-- SHORT PROBLEM --
Repeat exactly the lines of the listing below, please, starting with the first and ending with the line containing "return STEP_SAG *"; leave out the rest.

* START *

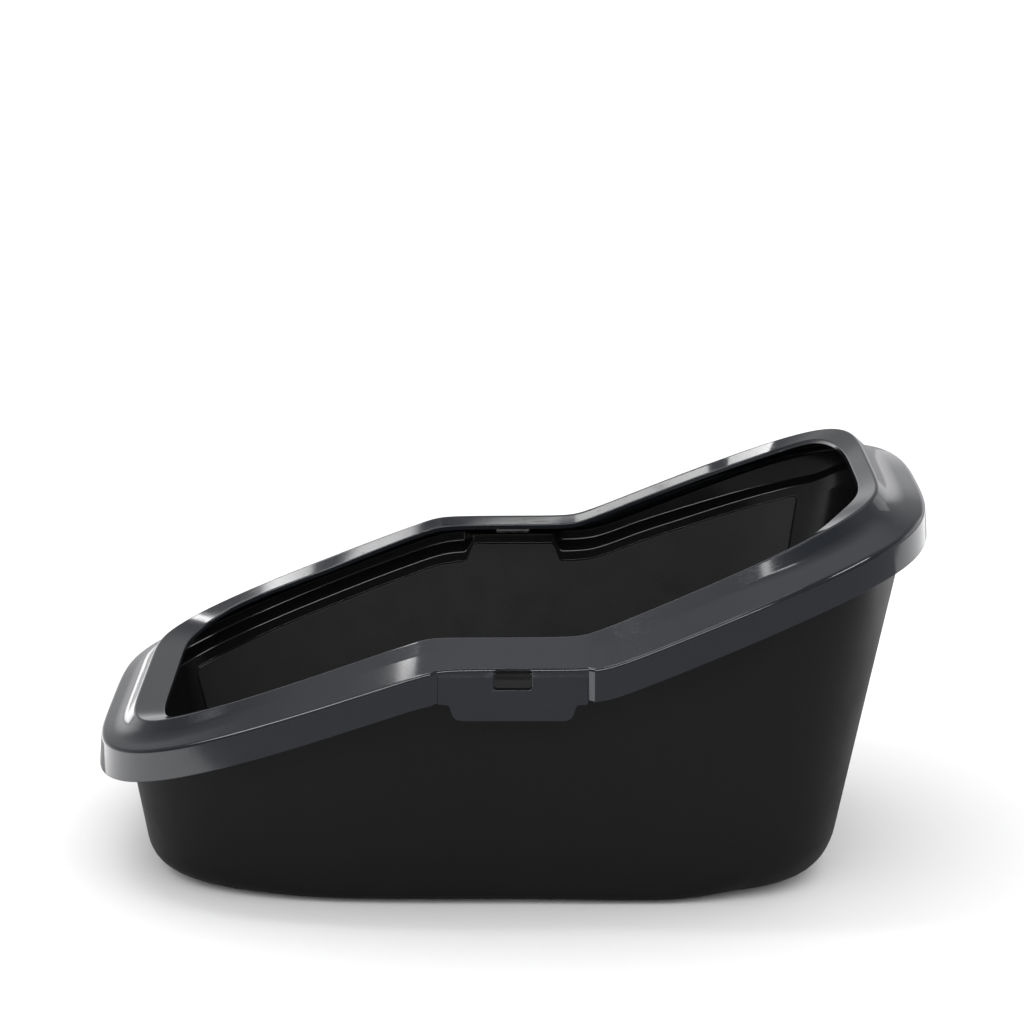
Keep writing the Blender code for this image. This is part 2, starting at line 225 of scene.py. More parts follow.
def ramp(x, softness):
    """Zero for negative x and x for positive x, with a soft corner between."""
    return (x + np.sqrt(x * x + softness * softness)) / 2


def rise(x, profile):
    """Height of a plan line: level, a slope, a level middle, a second slope, level."""
    start, a, b, c, d, first, second, soft_start, soft_middle, soft_end = profile
    front = ramp(x - a, soft_start) - ramp(x - b, soft_middle)
    rear = ramp(x - c, soft_middle) - ramp(x - d, soft_end)
    return start + first * front + second * rear


def ease(x):
    """Grows from 0 to 1 as x does, level at both ends."""
    x = np.clip(x, 0, 1)
    return x * x * (3 - 2 * x)


def along_tray(x, values):
    """A value given for the front end, the sides and the rear end."""
    front, side, rear = values
    to_front, to_rear = ease((-x - ENDS_START) / FRONT_BLEND), ease((x - ENDS_START) / REAR_BLEND)
    return side + (front - side) * to_front + (rear - side) * to_rear


def sag(x):
    """How far the step drops below its even height on the way to the rear corners."""
    begins, ends = SAG_FALL_X
    down = (ramp(x - begins, SAG_SOFTNESS) - ramp(x - ends, SAG_SOFTNESS)) / (ends - begins)
    turns_back, level = SAG_RECOVERY_X
    return STEP_SAG * (down - ease((x - turns_back) / (level - turns_back)))


def stations():
    """Angles round the plan: even, with close ones at the jogs, panel ends and field ends."""
    jog = np.arange(JOG_INNER - 0.0008, JOG_OUTER + 0.0010, FINE_STEP)
    panel = np.arange(PANEL_END - PANEL_BLEND, PANEL_END + PANEL_BLEND + 0.0001, PANEL_STEP)
    marks = [TAB_CENTRE_X + side * edge for side in (-1, 1) for edge in (*jog, *panel)]
    front, rear = FIELD_ENDS
    marks += list(np.arange(rear - FIELD_CORNER, rear + 0.0015, FINE_STEP))
    marks += list(np.arange(front - 0.0015, front + FIELD_CORNER, FINE_STEP))
    # X falls all the way from the rear to the front, so each mark has one angle.
    fine = np.linspace(0.02, math.pi - 0.02, 8000)
    marked = np.interp(-np.array(marks), -outline(fine, CREASE)[:, 0], fine)
    even = np.linspace(0, math.pi, STATIONS // 2)
    kept = [a for a in even if np.abs(marked - a).min() > CLEAR_OF_MARKS]
    half = np.sort(np.concatenate([kept, marked]))
    return np.concatenate([half, 2 * math.pi - half[-2:0:-1]])


class Crease:
    """The crease at every station, with what the sections are measured from."""

    def __init__(self):
        self.turns = stations()
        self.plan = outline(self.turns, CREASE)
        self.inward = inward_normals(self.turns)
        self.x = self.plan[:, 0]
        self.z = rise(self.x, CREASE_RISE)
        off = np.abs(self.x - TAB_CENTRE_X)
        t = (JOG_OUTER - off) / (JOG_OUTER - JOG_INNER)
        self.jog = ramp(t, JOG_SOFTNESS) - ramp(t - 1, JOG_SOFTNESS)
        self.panel = ease((PANEL_END + PANEL_BLEND - off) / (2 * PANEL_BLEND))

    def at(self, inset, z):
        """The points at this inset and height, one per station."""
        place = self.plan + self.inward * np.broadcast_to(inset, self.x.shape)[:, None]
        return np.column_stack([place, np.broadcast_to(z, self.x.shape)])

    def inset_of_side(self, half_width):
        """The inset that puts a face at a fixed distance from the middle, beside a tab."""
        return np.abs(self.plan[:, 1]) - half_width


def rounded(corners, radii, steps):
    """The path through these (stations, 3) corners, each rounded in this many steps."""
    path = [corners[0]]
    for i in range(1, len(corners) - 1):
        back, ahead = corners[i - 1] - corners[i], corners[i + 1] - corners[i]
        reach_back = np.linalg.norm(back, axis=1)[:, None]
        reach_ahead = np.linalg.norm(ahead, axis=1)[:, None]
        back, ahead = back / reach_back, ahead / reach_ahead
        opening = np.arccos(np.clip((back * ahead).sum(1), -1, 1))[:, None]
        radius = np.broadcast_to(radii[i - 1], opening.shape[:1])[:, None]
        most = MOST_CUT * np.minimum(reach_back, reach_ahead)
        cut = np.minimum(radius / np.tan(opening / 2), most)
        for t in np.linspace(0, 1, steps[i - 1] + 1):
            weights = (1 - t) ** 2 * cut, t**2 * cut
            path.append(corners[i] + weights[0] * back + weights[1] * ahead)
    path.append(corners[-1])
    return path


def thickened(path, wall):
    """A copy of a section path, set off to its under side by the wall's thickness."""
    path = np.array(path)
    run = path[1:] - path[:-1]
    run /= np.linalg.norm(run, axis=2)[:, :, None]
    under = np.stack([run[:, :, 1], -run[:, :, 0]], -1)
    first = np.concatenate([under[:1], under])
    second = np.concatenate([under, under[-1:]])
    mitre = (first + second) / (1 + (first * second).sum(2))[:, :, None]
    return path + wall * mitre


def mesh_object(name, vertices, faces):
    mesh = bpy.data.meshes.new(name)
    mesh.from_pydata([tuple(v) for v in vertices], [], faces)
    shape = bmesh.new()
    shape.from_mesh(mesh)
    bmesh.ops.recalc_face_normals(shape, faces=shape.faces)
    flat_ends = [face for face in shape.faces if len(face.verts) > 4]
    bmesh.ops.triangulate(shape, faces=flat_ends)
    shape.to_mesh(mesh)
    shape.free()
    obj = bpy.data.objects.new(name, mesh)
    bpy.context.scene.collection.objects.link(obj)
    return obj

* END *

-- RESULT --
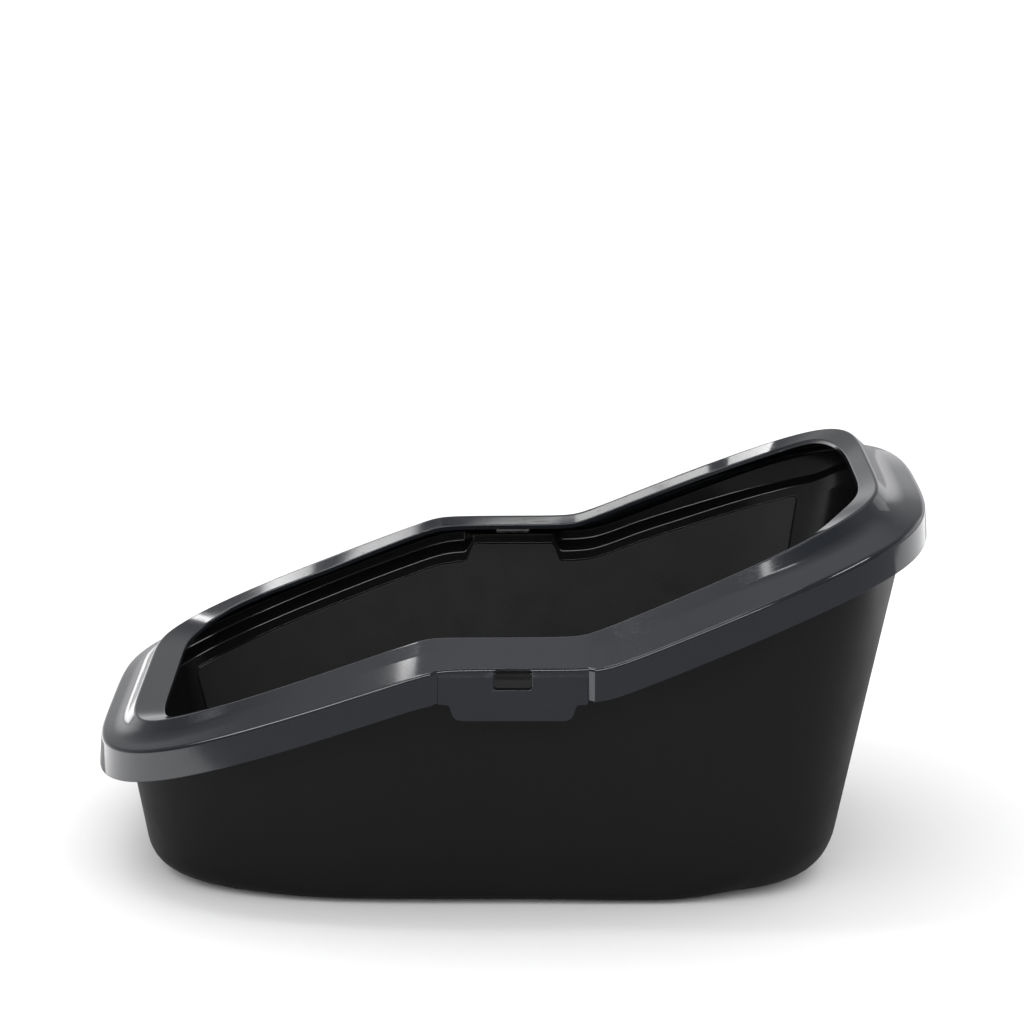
Keep writing the Blender code for this image. This is part 2, starting at line 225 of scene.py. More parts follow.
def ramp(x, softness):
    """Zero for negative x and x for positive x, with a soft corner between."""
    return (x + np.sqrt(x * x + softness * softness)) / 2


def rise(x, profile):
    """Height of a plan line: level, a slope, a level middle, a second slope, level."""
    start, a, b, c, d, first, second, soft_start, soft_middle, soft_end = profile
    front = ramp(x - a, soft_start) - ramp(x - b, soft_middle)
    rear = ramp(x - c, soft_middle) - ramp(x - d, soft_end)
    return start + first * front + second * rear


def ease(x):
    """Grows from 0 to 1 as x does, level at both ends."""
    x = np.clip(x, 0, 1)
    return x * x * (3 - 2 * x)


def along_tray(x, values):
    """A value given for the front end, the sides and the rear end."""
    front, side, rear = values
    to_front, to_rear = ease((-x - ENDS_START) / FRONT_BLEND), ease((x - ENDS_START) / REAR_BLEND)
    return side + (front - side) * to_front + (rear - side) * to_rear


def sag(x):
    """How far the step drops below its even height on the way to the rear corners."""
    begins, ends = SAG_FALL_X
    down = (ramp(x - begins, SAG_SOFTNESS) - ramp(x - ends, SAG_SOFTNESS)) / (ends - begins)
    turns_back, level = SAG_RECOVERY_X
    return STEP_SAG * (down - ease((x - turns_back) / (level - turns_back)))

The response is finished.